Even though it would be amazing if constant time could always be used as it generally takes less time than any other type of algorithm (assuming that the value of n is the same), this is not possible because the majority of algorithms can't be created with constant time. Many require larger time complexities like logarithmic and exponential. Some sorting algorithms that require logarithmic and exponential time complexities are selection sort, heap sort, merge sort, bubble sort, and quick sort (the sorting algorithms listed in the table above). Since these algorithms can't be created with smaller time complexities, these larger time complexities need to be used.
- What are some general patterns that you noticed to determine each algorithm's time and space complexity?
Since n is a factor when determining how long it will take for an algorithm to execute, I saw that when you increase the size of an image or increase the size of a list, the time it takes for the program to be executed will be longer even when nothing else is changed. This is usually because having a longer list means more items need to be iterated through making it take longer. Or in the example of the image, more pixels need to be generated making the program take longer to be executed. I also noticed that the program that took the longest to execute was the one in exponential time which makes sense because this is the largest time complexity. Also the larger images or larger lists have larger space complexity because more bits are needed to store the larger amount of data.

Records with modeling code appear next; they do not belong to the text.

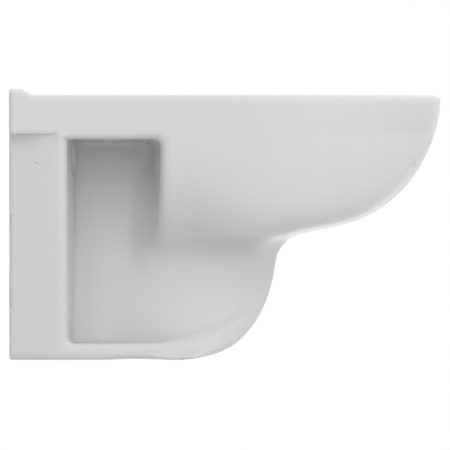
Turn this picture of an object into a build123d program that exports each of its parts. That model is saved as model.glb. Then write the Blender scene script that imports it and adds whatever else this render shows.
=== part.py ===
from build123d import *
from math import cos, pi, radians, sin, tan
import os

# Wall-hung toilet pan in glazed ceramic, in millimetres.
# +Z is up, -Y is towards the nose and the wall face lies on Y = 0. The origin is on the wall face,
# midway between the two fixing holes. "Reach" and "from the wall" are distances along -Y.

# Rim and upper band
HALF_WIDTH = 178.0
RIM_TOP = 80.0
SEAM = 31.7
NOSE = 530.0
SEAM_REACH = 522.5
SHOULDER = 262.0
RIM_EDGE_R = 4.5
RIM_WALL = 9.0
RIM_NOSE_WALL = 10.8
LEDGE_TOP = 87.3
LEDGE_FLAT = 13.0
LEDGE_FOOT = 27.0

# Height and reach of the upper band at the nose
RIM_SIDE = [
    (SEAM, SEAM_REACH),
    (48.8, 527.1),
    (66.0, 529.6),
    (RIM_TOP, NOSE),
]

# Opening of the bowl in the rim
OPENING_HALF = 130.0
OPENING_BACK = 200.0
OPENING_MIDDLE = 290.0
OPENING_FRONT = 487.0
OPENING_EDGE_R = 4.0
LIP_WALL = 8.0
WASH_HOLE_R = 3.0
WASH_HOLES = 30
WASH_HOLE_OUT = 15.0

# Seat hinge holes
HINGE_HALF_SPACING = 77.5
HINGE_FROM_WALL = 122.0
HINGE_HOLE_R = 7.5
HINGE_BOSS_R = 15.0
HINGE_HOLE_END = 18.0

# Casing
SHELL_WALL = 9.5
BACK_PLATE = 12.0
POCKET_BACK = 70.5
POCKET_FRONT = 189.0
POCKET_CEILING = 23.0
POCKET_DRAFT = 5.5
CEILING_DROP = 2.0
FLANGE_SIDE_BACK = 166.0
FLANGE_SIDE_FRONT = 177.0
FLANGE_TAPER = 8.0
FLANGE_TURN = 60.0
FLANGE_EDGE_R = 8.0
FOOT = -245.0
LIP_TOP = -224.0
WEB_TOP_HALF = 52.0
WEB_SLOPE = 0.255
WEB_SHOULDER = 205.0
WEB_TOP_REACH = 290.0
WEB_VOID_REACH = 280.0
BELLY_TURN = 0.35
FOOT_SHOULDER = 78.5
FOOT_TRIM = 1.0
LIP_OVERLAP = 6.0
THROAT = -98.0
VOID_LIFT = 9.0
VOID_SIDE_WALL = 7.6
VOID_FRONT_WALL = 8.55

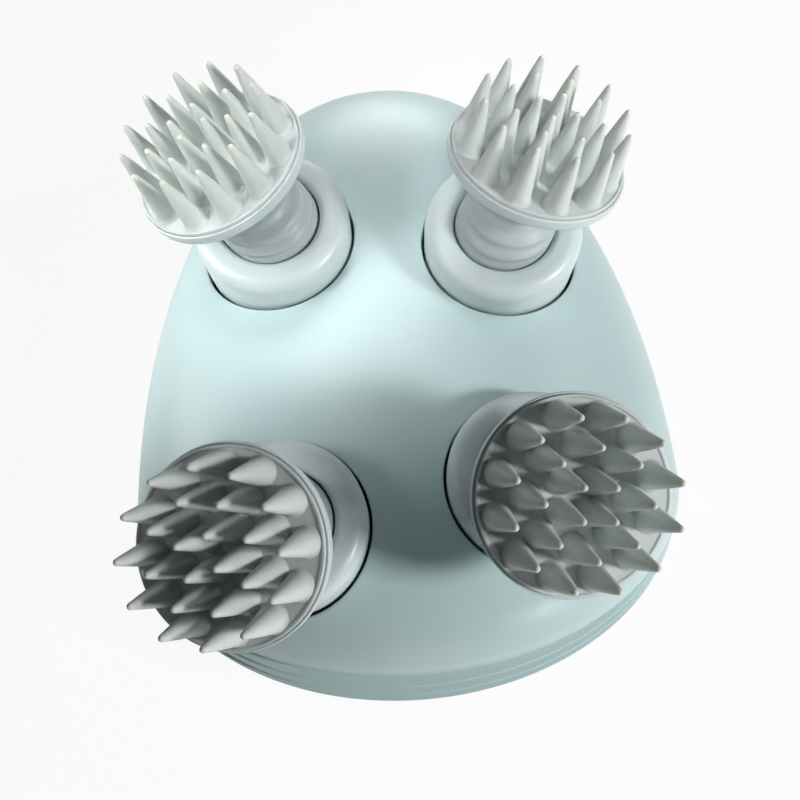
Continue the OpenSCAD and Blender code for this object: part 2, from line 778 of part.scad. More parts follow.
place_head(2) brush();  // brush_rear_left
color(body_color) place_head(3) collar();  // collar_rear_right
place_head(3) spindle();  // spindle_rear_right
head_gear(3);  // gear_rear_right
place_head(3) neck();  // neck_rear_right
place_head(3) brush_plate();  // plate_rear_right
place_head(3) brush();  // brush_rear_right
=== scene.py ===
"""Cordless scalp massager: an egg-shaped palm housing with four leaning silicone brush heads."""

import math

import bmesh
import bpy
import numpy as np
from mathutils import Matrix, Vector


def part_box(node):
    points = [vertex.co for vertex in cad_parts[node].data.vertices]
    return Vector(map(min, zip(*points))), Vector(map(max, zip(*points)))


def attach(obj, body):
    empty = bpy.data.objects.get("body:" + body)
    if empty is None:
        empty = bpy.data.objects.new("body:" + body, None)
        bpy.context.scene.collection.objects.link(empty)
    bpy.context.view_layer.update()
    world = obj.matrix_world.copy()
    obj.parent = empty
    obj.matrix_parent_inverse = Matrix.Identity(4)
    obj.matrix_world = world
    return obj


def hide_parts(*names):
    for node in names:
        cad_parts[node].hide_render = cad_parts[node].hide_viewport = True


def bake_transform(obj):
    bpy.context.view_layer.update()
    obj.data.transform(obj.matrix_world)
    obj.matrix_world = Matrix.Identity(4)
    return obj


bl_info = {
    "name": "Scalp Massager",
    "version": (1, 0, 0),
    "blender": (4, 5, 0),
    "location": "3D View > Sidebar > Massager",
    "description": "Builds a palm-held scalp massager with four leaning brush heads",
    "category": "Add Mesh",
}

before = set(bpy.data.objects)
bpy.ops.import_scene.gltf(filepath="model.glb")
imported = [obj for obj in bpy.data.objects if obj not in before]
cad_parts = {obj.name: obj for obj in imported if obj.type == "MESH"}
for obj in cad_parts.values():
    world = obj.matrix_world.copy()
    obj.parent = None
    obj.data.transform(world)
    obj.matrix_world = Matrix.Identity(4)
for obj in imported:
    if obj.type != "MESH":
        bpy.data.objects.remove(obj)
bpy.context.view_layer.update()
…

Complete the Time and Space Complexity analysis questions linked below. Practice
Question 1
Answer and Explanation: The answer is choice 3. Time Complexity: The time complexity is O(N+M) because the first for loops iterates N time while the second for loop iterates M times. All of these iterations need to be accounted for making the time complexity O(N+M). Space Complexity: Since there are only 2 variables (a and b), the space complexity is constant (O(1)).
Question 2
Answer and Explanation: The answer is choice 4 because there are nested for loops.
Question 3
Answer and Explanation: Even though this might seem like another algorithm in exponential time, the answer is actually choice 2 (O(nLogn)) because the variable j in the nested for loop doubles every iteration.
Question 4
Answer and Explanation: The answer is choice 2 because when one algorithm is asymptotically more efficient than another algorithm, it takes less time and is therefore better than the other algorithm.
Question 5
Answer and Explanation: The answer is choice 4 (time complexity of O(logN)) because of how i is halved each iteration.
Question 6
Answer and Explanation: The answer is choice 3 (both time and memory are useful criterion for comparing the efficiency of algorithms) because they can be seen as time complexity (time) and space complexity (memory). Time complexity can show the efficiency of an algorithm because the algorithm that takes the least amount of time while producing the same output is the most efficient. Space complexity can show the efficiency of an algorithm because the algorithm with an output that takes up the least number of bits while producing the same output is the most efficient.
Question 7
Answer and Explanation: The answer is choice 2 ("By counting the number of primitive operations performed by the algorithm on a given input size."). This explains how time complexity is measured because the more steps that are performed, the greater amount of time it will take for the algorithm to be executed. Additionally the given input size can be seen as n in big o notation.
Question 8
Answer and Explanation: The answer is choice 3 (O(logkn)) because i is multiplied by k every iteration and the number of iterations required for i to be greater than n can be found by solving the equation k^x = n, where x is the number of iterations.
Question 9
Answer and Explanation: The answer is choice 3 because there are n(n-1)/2 total iterations in the inner nested loop making the time complexity n(n-1).
Question 10
Answer and Explanation: The answer is false because the time it takes for the algorithm to run also depends on the value of n. If the value of n is higher in algorithm B, it could take longer for algorithm B to run than algorithm A.